God knows us more intimately than we know ourselves, and we can be assured without pagan assessments that we are completely known and deeply understood.

#2. Do personality tests make my selfish tendencies seem less sinful?

Part of the problem with the cultural practice of “self-care” is that it gives us an excuse to indulge in selfish acts, ostensibly for the sake of mental and emotional health. While eating well, exercising, and getting enough sleep is important, self-care can extend beyond taking care of our bodies into the territory of splurging for sanity.

Personality tests can feed our fleshly desires by telling us that it is okay—and even good—to do what feels natural to us. Rather than pointing to Christ as the example of who we should be striving to be like, we can instead be tempted to settle for an upgraded model of ourselves. We are encouraged to learn to be comfortable in our own skin when God calls us to be killing the flesh through the Spirit (Romans 8:13).

If personality tests serve to encourage our fleshly inclinations to distrust people, befriend only certain types of people, avoid meeting in a local congregation, treat others poorly, or reject the commands of God in Scripture, they are not from God. We need to think critically about how these tests may cause us to serve self instead of Christ.

#3. Are personality tests a substitute for discerning my spiritual gifts?

In the Bible, spiritual gifts are never equated with personality. They are a matter of function (Romans 12:4-8). Scripture actually gives us many examples of those who felt inadequate, or outside of their realm of comfort when they were given roles by God.
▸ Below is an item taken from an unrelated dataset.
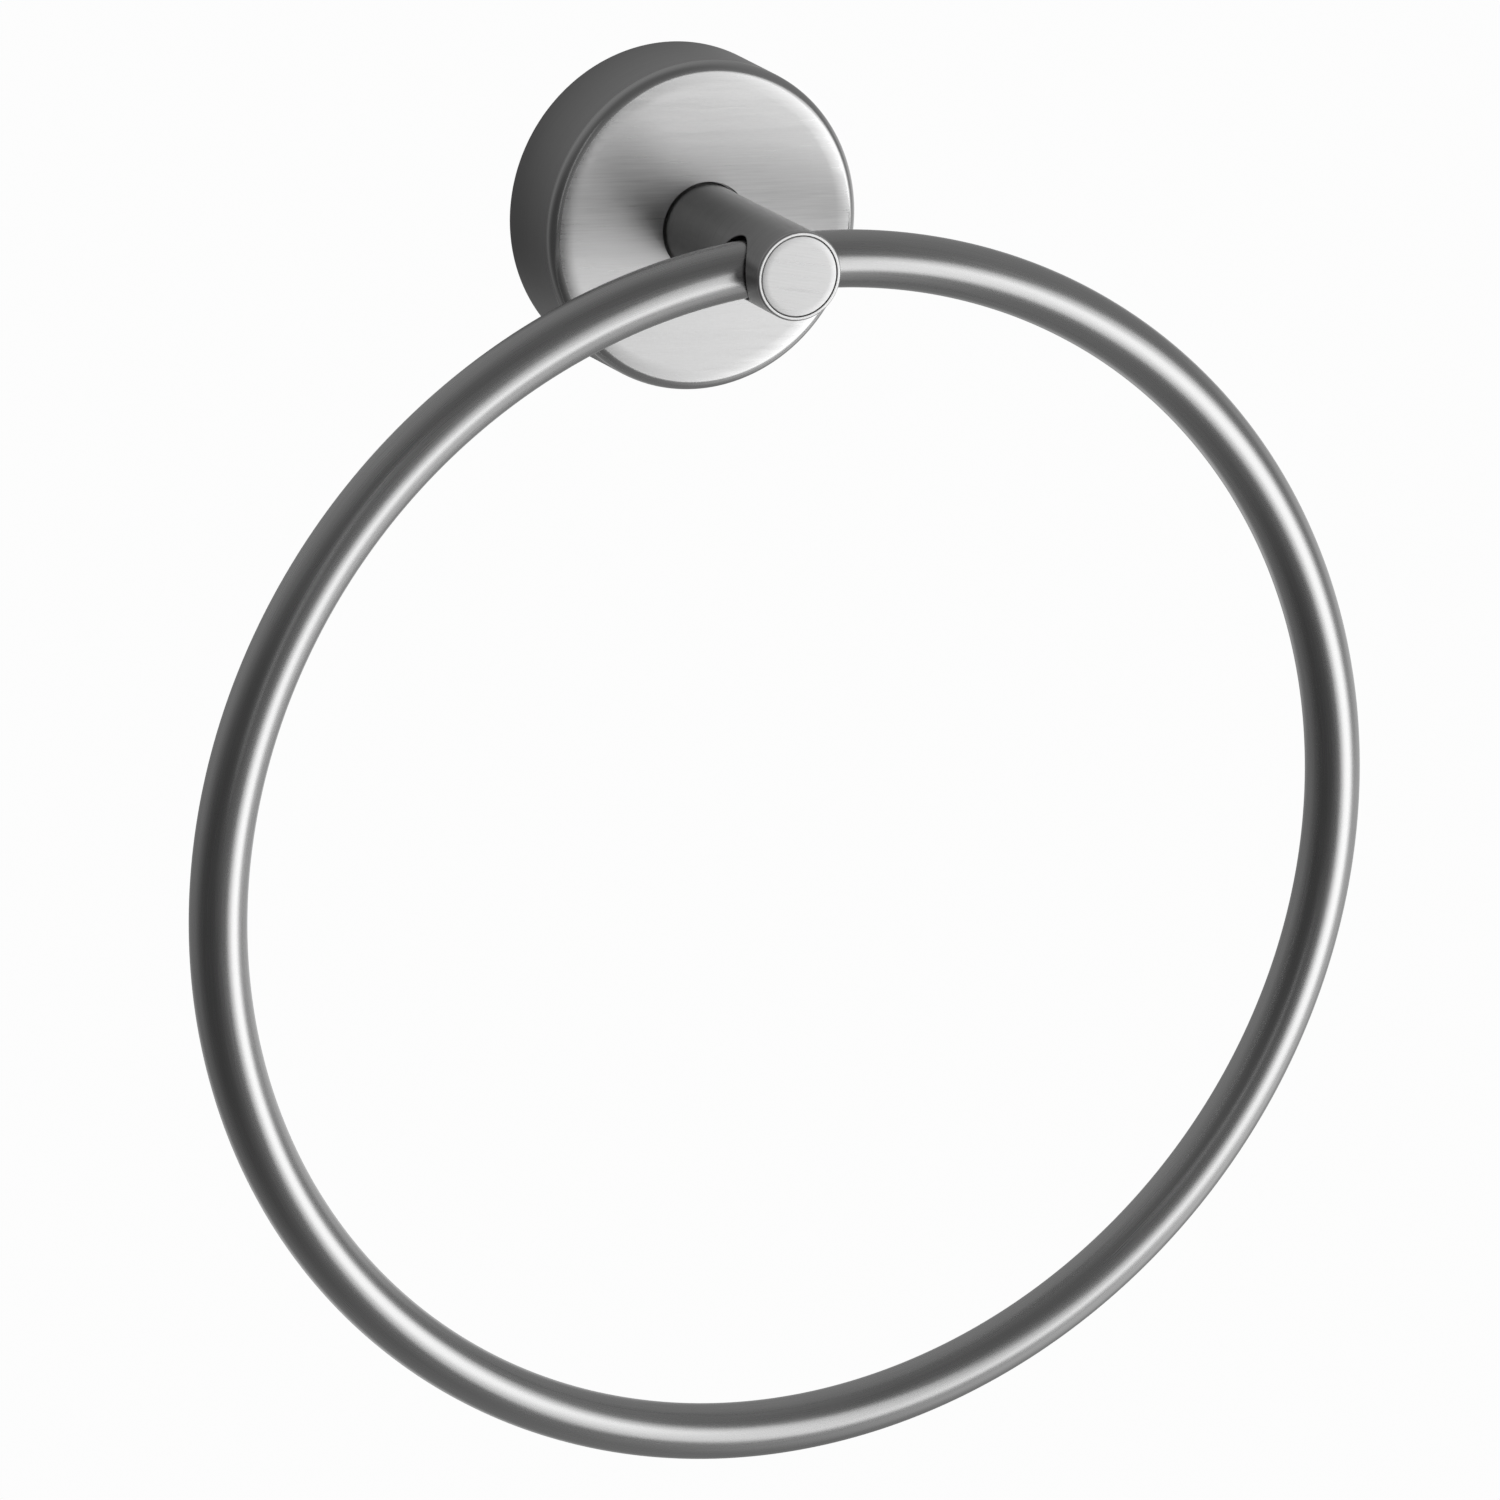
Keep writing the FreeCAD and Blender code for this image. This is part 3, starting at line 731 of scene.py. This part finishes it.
def build_post():
    lip = POST_LIP_ROUNDING
    edge = POST_LIP_BREAK
    front = post_front_reach
    shoulder = post_back_reach + POST_BACK_CHAMFER
    window_low = bore_reach - RING_BORE_WINDOW
    window_high = bore_reach + RING_BORE_WINDOW
    runs = (
        straight((post_back_reach, 0.0), (post_back_reach, post_radius - POST_BACK_CHAMFER)),
        straight((post_back_reach, post_radius - POST_BACK_CHAMFER), (shoulder, post_radius)),
        straight((shoulder, post_radius), (window_low, post_radius)),
        straight((window_high, post_radius), (front - lip, post_radius)),
        straight((front - edge, counterbore_radius), (cap_back_reach, counterbore_radius)),
        straight((cap_back_reach, counterbore_radius), (cap_back_reach, 0.0)),
    )
    lip_runs = (
        rounded((front - lip, post_radius - lip), lip, 0, 90),
        straight((front, post_radius - lip), (front, counterbore_radius + edge)),
        rounded((front - edge, counterbore_radius + edge), edge, 90, 180, EDGE_BREAK_STEPS),
    )
    patches = [(turned(run), post_steel) for run in runs]
    patches += [(turned(run), lip_steel) for run in lip_runs]

    def wall(_):
        return post_radius

    # Each of the bore's two mouths has a window of half the post's girth, a quarter to each side,
    # and the bore joins them.
    quarter_turn = TURNED_STEPS // 4
    mouths = []
    for out in ((1, 0, 0), (-1, 0, 0)):
        mouth = Hole(
            out,
            (0, 0, 1),
            RING_BORE_RADIUS,
            bore_reach,
            window_low,
            window_high,
            quarter_turn,
            RING_BORE_EDGE_BREAK,
        )
        patches.append((mouth.flank(wall, 1, post_radius), post_steel))
        rim = mouth.rim(wall, 1, post_radius)
        patches.append((rim, bore_steel))
        mouths.append(rim[0])
    patches.append((mouth.bore(*mouths, post_radius), bore_steel))
    return piece_from_patches("turned_post", patches)


def build_cap():
    front = post_front_reach
    edge = CAP_EDGE_BREAK
    crown = Crown(front, cap_radius, edge, CAP_CROWN_TURN, CAP_CROWN_WIDTH)
    flank_runs = (
        straight((cap_back_reach, 0.0), (cap_back_reach, cap_radius - edge)),
        straight((cap_back_reach, cap_radius - edge), (cap_back_reach + edge, cap_radius)),
        straight((cap_back_reach + edge, cap_radius), (crown.bend_reach, cap_radius)),
    )
    face_runs = (crown.bend, crown.rise, straight((front, crown.start), (front, 0.0)))
    patches = [(turned(run), post_steel) for run in flank_runs]
    patches += [(turned(run, stroke_turn=CAP_STROKE_TURN), cap_steel) for run in face_runs]
    return piece_from_patches("end_cap", patches)


def build_cover():
    depth = cover_depth
    crown = Crown(depth, cover_front_radius, COVER_ROUNDING, COVER_CROWN_TURN, COVER_CROWN_WIDTH)
    inner_bend = COVER_ROUNDING - COVER_WALL
    hole_radius = post_radius + COVER_POST_GAP
    inside = depth - COVER_WALL
    inner_front = cover_front_radius - COVER_WALL
    window = KEY_HOLE_WINDOW_DEPTH

    def outer_wall(reach):
        share = min(reach / crown.bend_reach, 1.0)
        return cover_back_radius - COVER_DRAFT * share

    def inner_wall(reach):
        share = min(reach / (inside - inner_bend), 1.0)
        return cover_back_radius - COVER_WALL - COVER_DRAFT * share

    flank = straight((window, outer_wall(window)), (crown.bend_reach, cover_front_radius))
    face = straight((depth, crown.start), (depth, hole_radius))
    post_hole = straight((depth, hole_radius), (inside, hole_radius))
    inner_face = straight((inside, hole_radius), (inside, inner_front - inner_bend))
    inner_corner = rounded((inside - inner_bend, inner_front - inner_bend), inner_bend, 90, 0)
    inner_corner = [(place, (-normal[0], -normal[1])) for place, normal in inner_corner]
    inner_flank = straight((inside - inner_bend, inner_front), (window, inner_wall(window)))
    rim = straight((0.0, inner_wall(0.0)), (0.0, outer_wall(0.0)))
    patches = [(turned(flank), flank_steel)]
    patches += [(turned(run, stroke_turn=COVER_STROKE_TURN), face_steel) for run in (crown.rise, face)]
    inner_runs = (post_hole, inner_face, inner_corner, inner_flank)
    patches += [(turned(run), inner_steel) for run in inner_runs]
    patches += [(turned(crown.bend), edge_steel), (turned(rim), flank_steel)]
    # The band next to the wall stops at both sides of the key hole's window.
    down = TURNED_STEPS // 2
    first = down + KEY_HOLE_WINDOW_STEPS
    last = down - KEY_HOLE_WINDOW_STEPS + TURNED_STEPS
    outer_band = straight((0.0, outer_wall(0.0)), (window, outer_wall(window)))
    inner_band = straight((window, inner_wall(window)), (0.0, inner_wall(0.0)))
    patches.append((turned(outer_band, first, last), flank_steel))
    patches.append((turned(inner_band, first, last), inner_steel))
    hole = Hole(
        (0, 0, -1),
        (1, 0, 0),
        KEY_HOLE_RADIUS,
        KEY_HOLE_REACH,
        0.0,
        window,
        KEY_HOLE_WINDOW_STEPS,
        KEY_HOLE_EDGE_BREAK,
    )
    mouths = []
    for wall, facing_out, material in ((outer_wall, 1, flank_steel), (inner_wall, -1, inner_steel)):
        patches.append((hole.flank(wall, facing_out, cover_back_radius), material))
        edge = hole.rim(wall, facing_out, cover_back_radius)
        patches.append((edge, material))
        mouths.append(edge[0])
    patches.append((hole.bore(*mouths, cover_back_radius), inner_steel))
    return piece_from_patches("rosette", patches)


def smooth_copy(name, node, material):
    """A CAD node's copy with its loose triangles joined, smooth but for its broken edges."""
    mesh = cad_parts[node].data.copy()
    mesh.name = name
    shape = bmesh.new()
    shape.from_mesh(mesh)
    bmesh.ops.remove_doubles(shape, verts=shape.verts, dist=FIXING_WELD)
    bmesh.ops.dissolve_limit(shape, angle_limit=FIXING_FLAT_TURN, verts=shape.verts, edges=shape.edges)
    for face in shape.faces:
        face.smooth = True
    for edge in shape.edges:
        edge.smooth = edge.calc_face_angle(0.0) < FIXING_SHARP_TURN
    shape.to_mesh(mesh)
    shape.free()
    mesh.materials.clear()
    mesh.materials.append(material)
    piece = add_to_scene(name, mesh)
    bevel = piece.modifiers.new("broken edges", "BEVEL")
    bevel.width = FIXING_EDGE_BREAK
    bevel.segments = FIXING_EDGE_STEPS
    bevel.limit_method = "ANGLE"
    bevel.angle_limit = FIXING_SHARP_TURN
    bevel.harden_normals = True
    return piece


ring = made_by_nodes("towel_ring", build_ring_tree(ring_steel), RING_INPUTS)
lay_ring_uv(ring.data)

# Each piece with its body, the CAD node that it stands for, and the slot of its finish
pieces = [
    (ring, "ring", "ring", "ring_steel"),
    (build_post(), "bracket", "post", "post_steel"),
    (build_cap(), "bracket", "post_cap", "cap_steel"),
    (build_cover(), "bracket", "rosette_cover", "cover_steel"),
]
# Each fixing with the CAD node that it is a copy of, its steel, and the slot of its finish
FIXINGS = (
    ("turned_hub", "mounting_hub", zinc_steel, "fixing_steel"),
    ("wall_plate", "wall_bracket", zinc_steel, "fixing_steel"),
    ("countersunk_screw", "post_screw", screw_steel, "screw_steel"),
    ("dowel_pin", "locating_pin", screw_steel, "screw_steel"),
    ("set_screw", "grub_screw", screw_steel, "screw_steel"),
)
for name, node, material, slot in FIXINGS:
    pieces.append((smooth_copy(name, node, material), "bracket", node, slot))
for piece, body, node, slot in pieces:
    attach(piece, body)
    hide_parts(node)


# Studio
def facing(azimuth, elevation):
    """The direction at an azimuth from -Y towards +X, and an elevation, in degrees."""
    turn, rise = math.radians(azimuth), math.radians(elevation)
    return Vector((math.sin(turn) * math.cos(rise), -math.cos(turn) * math.cos(rise), math.sin(rise)))


def add_camera():
    back = facing(CAMERA_AZIMUTH, CAMERA_ELEVATION)
    level = (-back).cross(Vector((0, 0, 1))).normalized()
    down = (-back).cross(level)
    roll = math.radians(CAMERA_ROLL)
    right = math.cos(roll) * level + math.sin(roll) * down
    data = bpy.data.cameras.new("camera")
    data.lens = CAMERA_LENS
    data.sensor_width = CAMERA_SENSOR
    data.clip_start = CAMERA_CLIP_START
    camera = add_to_scene("camera", data)
    matrix = camera.matrix_world.to_3x3()
    matrix.col[0] = right
    matrix.col[1] = back.cross(right)
    matrix.col[2] = back
    camera.matrix_world = matrix.to_4x4()
    camera.location = CAMERA_TARGET + back * CAMERA_DISTANCE
    bpy.context.scene.camera = camera


def add_soft_box(name, direction, distance, width, height, brightness):
    """An area light that faces the object."""
    data = bpy.data.lights.new(name, "AREA")
    data.shape = "RECTANGLE"
    data.size = width
    data.size_y = height
    data.energy = brightness * math.pi * width * height
    light = add_to_scene(name, data)
    light.location = LIGHT_AIM + direction * distance
    light.rotation_euler = direction.to_track_quat("Z", "Y").to_euler()


def add_surroundings():
    """A white backdrop for the eye, and dim grey walls for the steel to reflect."""
    world = bpy.data.worlds.new("studio")
    bpy.context.scene.world = world
    world.use_nodes = True
    tree = world.node_tree
    tree.nodes.clear()
    direction = tree.nodes.new("ShaderNodeTexCoord").outputs["Generated"]
    grey = ROOM_GREY
    for label, azimuth, elevation, full, gone, change in SURROUNDINGS:
        toward = vector_node(tree, "DOT_PRODUCT", direction, facing(azimuth, elevation))["Value"]
        angle = math_node(tree, "ARCCOSINE", toward)
        start, end = math.radians(full), math.radians(gone)
        region = slope(tree, "SMOOTHERSTEP", angle, start, end, change, 0.0)
        region.node.label = label
        grey = math_node(tree, "ADD", region, grey)
    walls = tree.nodes.new("ShaderNodeBackground")
    tree.links.new(grey, walls.inputs["Color"])
    seen = tree.nodes.new("ShaderNodeBackground")
    seen.inputs["Color"].default_value = WHITE
    seen.inputs["Strength"].default_value = BACKDROP_WHITE
    to_the_eye = tree.nodes.new("ShaderNodeLightPath").outputs["Is Camera Ray"]
    mix_to_output(
        tree,
        "ShaderNodeOutputWorld",
        to_the_eye,
        walls.outputs["Background"],
        seen.outputs["Background"],
    )


def add_wall_shade():
    """The dim strip of wall next to the rosette, for its flank to reflect. The camera misses it."""
    points = []
    for radius in (cover_back_radius + WALL_SHADE_GAP, cover_back_radius + WALL_SHADE_GONE):
        for step in range(WALL_SHADE_STEPS):
            angle = 2 * math.pi * step / WALL_SHADE_STEPS
            points.append((radius * math.sin(angle), WALL_SHADE_DEPTH, radius * math.cos(angle)))
    faces = []
    for step in range(WALL_SHADE_STEPS):
        following = (step + 1) % WALL_SHADE_STEPS
        faces.append((step, following, WALL_SHADE_STEPS + following, WALL_SHADE_STEPS + step))
    mesh = bpy.data.meshes.new("wall_shade")
    mesh.from_pydata(points, [], faces)
    material = empty_material("wall_in_shade")
    mesh.materials.append(material)
    tree = material.node_tree
    place = tree.nodes.new("ShaderNodeTexCoord").outputs["Object"]
    away = vector_node(tree, "DISTANCE", place, WALL_SHADE_CENTRE)["Value"]
    share = slope(tree, "LINEAR", away, WALL_SHADE_FULL, WALL_SHADE_GONE, WALL_SHADE_DARKNESS, 0.0)
    clear = tree.nodes.new("ShaderNodeBsdfTransparent")
    dark = tree.nodes.new("ShaderNodeEmission")
    dark.inputs["Strength"].default_value = 0.0
    mix_to_output(
        tree,
        "ShaderNodeOutputMaterial",
        share,
        clear.outputs["BSDF"],
        dark.outputs["Emission"],
    )
    shade = add_to_scene("wall_shade", mesh)
    shade.visible_camera = False
    shade.visible_diffuse = False
    shade.visible_shadow = False


def add_floor():
    """A pale floor that glows evenly, so that no light or shadow changes it. The steel doesn't
    reflect it."""
    half = FLOOR_SIZE / 2
    corners = [(-half, -half), (half, -half), (half, half), (-half, half)]
    mesh = bpy.data.meshes.new("floor")
    mesh.from_pydata([(x, y, FLOOR_LEVEL) for x, y in corners], [], [(0, 1, 2, 3)])
    material = empty_material("pale_floor")
    mesh.materials.append(material)
    glow = material.node_tree.nodes.new("ShaderNodeEmission")
    glow.inputs["Color"].default_value = WHITE
    glow.inputs["Strength"].default_value = BACKDROP_WHITE
    result = material.node_tree.nodes.new("ShaderNodeOutputMaterial")
    material.node_tree.links.new(glow.outputs["Emission"], result.inputs["Surface"])
    floor = add_to_scene("floor", mesh)
    floor.visible_glossy = False
    floor.visible_diffuse = False
    floor.visible_shadow = False


add_camera()
add_surroundings()
for name, azimuth, elevation, distance, width, height, brightness in SOFT_BOXES:
    add_soft_box(name, facing(azimuth, elevation), distance, width, height, brightness)
add_wall_shade()
add_floor()
bpy.context.scene.view_settings.view_transform = "Standard"
bpy.context.scene.view_settings.look = "None"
For example, Moses was not charged to lead the Israelites out of Egyptian captivity because of his natural eloquence and gregarious personality (Exodus 4:10). Despite his lack of ability, God equipped him with everything he needed to fulfill his purpose. In the same way, spiritual gifts are not given based on what comes naturally to us.

In fact, while personality tests cater to our preferences, spiritual gifts are always spoken about in regard to how they might be used to serve the church. Spiritual gifts are not for our benefit. They are for the mutual edification of the local body of Christ (1 Peter 4:10). Even the discernment of spiritual gifts should come from within the church. So, given the secular nature of personality assessments, it is safe to say that these assessments cannot give us insight into our spiritual gifts. That role belongs to the local church.

Concluding Thoughts

So how should we apply all of this information? I realize this can seem like an extensive study of something that seems relatively insignificant. As believers, however, how we use our time and what we choose to believe (no matter how seemingly small) have broad implications.

Personality tests are rooted in pagan ideas that are contrary to the teachings of Scripture, were created for a purpose contrary to our purpose as believers, are less effective than Scripture, and may tempt us to find our validation, sanctification, and purpose outside of God and His Church. For all of these reasons, I would encourage my brothers and sisters in Christ to reevaluate their use of personality tests, being careful not to put these assessments on a pedestal where they do not belong. Having fun is one thing, but we must exercise caution. As Scripture says, “Do not be conformed to this world, but be transformed by the renewal of your mind, that by testing you may discern what is the will of God, what is good and acceptable and perfect” (Romans 12:2).

Previous posts in this series:
Part 1: History & Purpose
Part 2: Application

Join the discussion

  • Personally tests are never accurate and misleading at best. You can take personality tests as a game to have a laugh with your friends, but never take seriously.

  • Yes and amen. I’ve been saying this for years but you have made it so understandable. Great talking points, questions to ask and share with others. Thank you for these articles. I don’t encourage anyone to have “fun” with these tests. Instead search scripture and to have the mind of Christ, taking every thought captive. Thanks again.

  • Really well written post. I appreciate the author engaging a topic such as this.

    It is indeed a fact that personality tests are rooted in pagan beliefs and that Christians can oftentimes use these tests to explain their sinful behavior without an authentic repentance.

    I wonder, though, if it is beneficial to jump from extremes? I don’t know that we have to either be all in or all out—just using personality tests for fun—in our engagement of these materials. Is there a way to integrate our right understanding of God with an atheists attempt to explain human behavior and thought?

    It appears that Jung was in a pursuit of truth when he created these assessments, one could maybe say he was ultimately pursuing God, he just didn’t know it.

    I would argue that a believer could use these tests to, yes, gain more knowledge and understanding of themselves, but more so of God, because we were made in His image! Ultimately, this seems like more of a pursuit of wisdom (when done right) because knowledge and understanding come together to show us the beauty behind the bruises when we understand our wiring. Wisdom is, in its truest and most biblical sense, relating rightly to God and others how we ought to relate to them.

    Personality tests can aid us in that. I believe deeply that all truth is God’s truth, so even if it is coming from an unbelievers mouth, it can still be very much truth. Julie’s post is well-thought and researched, I would just love to see us, as believers engage with the culture and invite them into this present Kingdom reality.

    Julie and others, what do you think about this integration of our understanding of God’s word and personality tests? What do you think of my thoughts above? Agree or Disagree?